Treating the pessimistic case as a catastrophe instead of a realistic bad day. Pessimistic should mean "the known risks for this specific task actually happen," not "a meteor hits the data center." A pessimistic estimate that's wildly inflated produces a standard deviation so large it's useless for planning.
Summing standard deviations instead of variances across a chain. Covered above, and worth repeating because it's the error that survives review most often; it looks like reasonable arithmetic and produces a plausible-looking, wrong number.

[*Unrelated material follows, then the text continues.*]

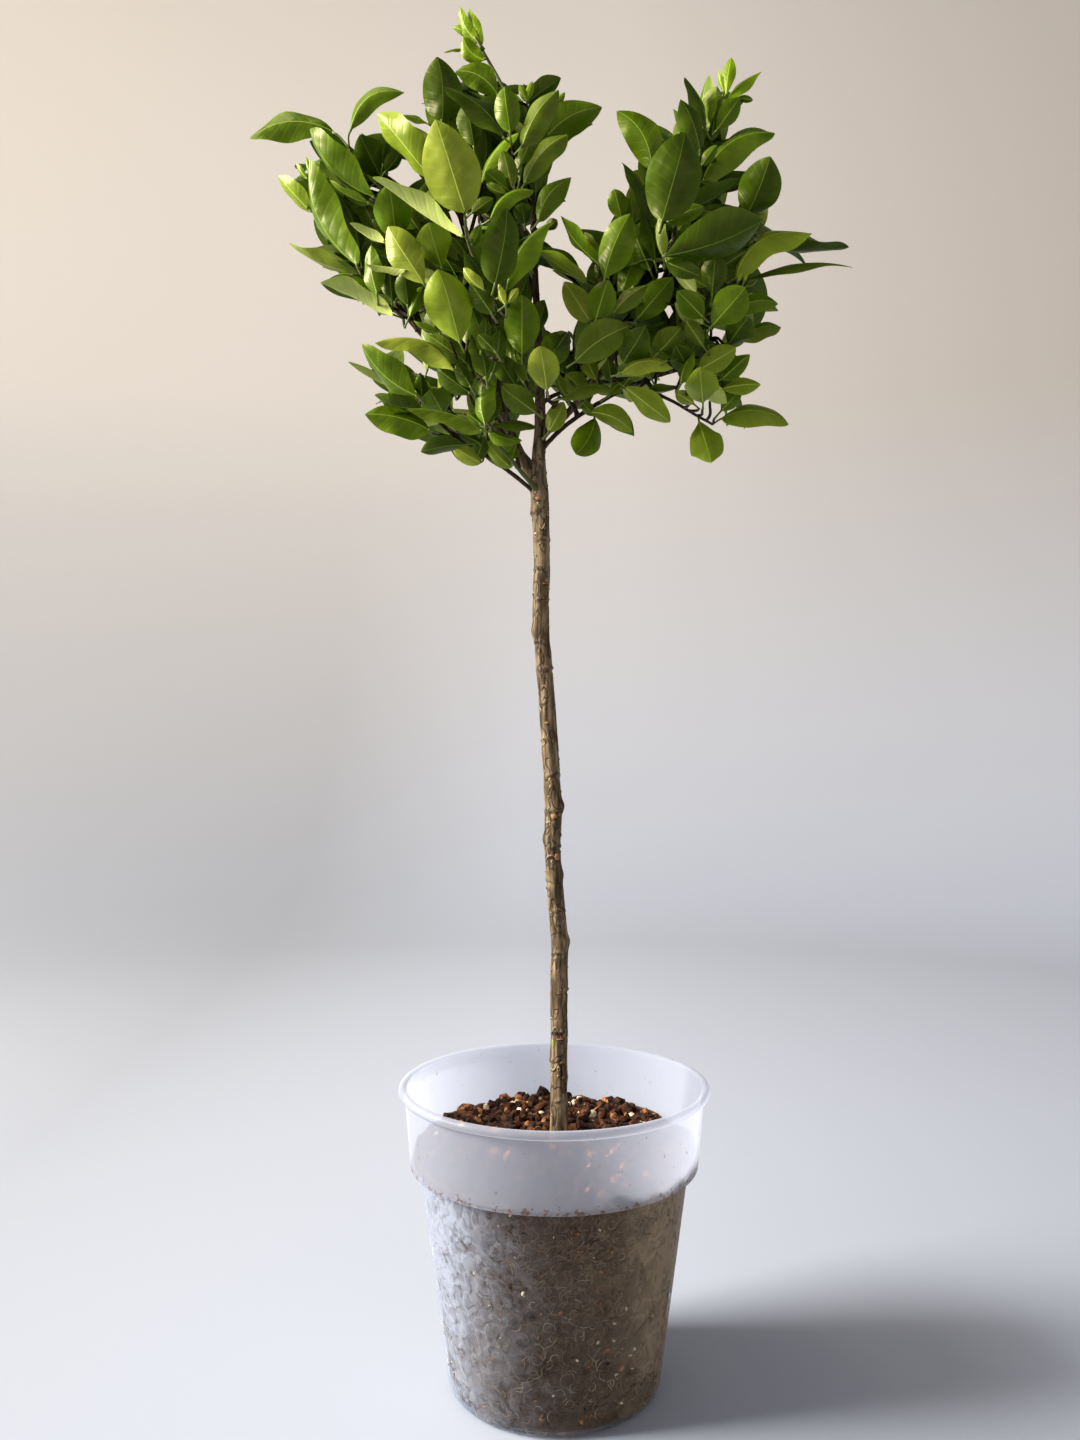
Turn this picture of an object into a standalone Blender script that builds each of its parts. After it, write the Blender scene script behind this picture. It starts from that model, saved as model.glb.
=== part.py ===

Applying three-point estimation to every task regardless of actual uncertainty. A task the team has done fifty times identically doesn't need three numbers; the extra step adds process overhead without changing the schedule risk conversation, and it trains estimators to stop taking the exercise seriously.
Never revisiting the range once work starts. A three-point estimate made in planning and never updated against real progress is a prediction nobody is checking. Reforecast the range at each status update using what's actually been learned about the task, the same way you'd reforecast a project plan against real progress instead of the original assumptions.
The math behind PERT is five minutes with a calculator. The discipline is getting three honest numbers instead of one confident-sounding guess, and then having the reporting cadence to update the range as the work actually happens. Tasks that matter for the finish date, the ones sitting on or near the critical path, are exactly the tasks worth spending that five minutes on.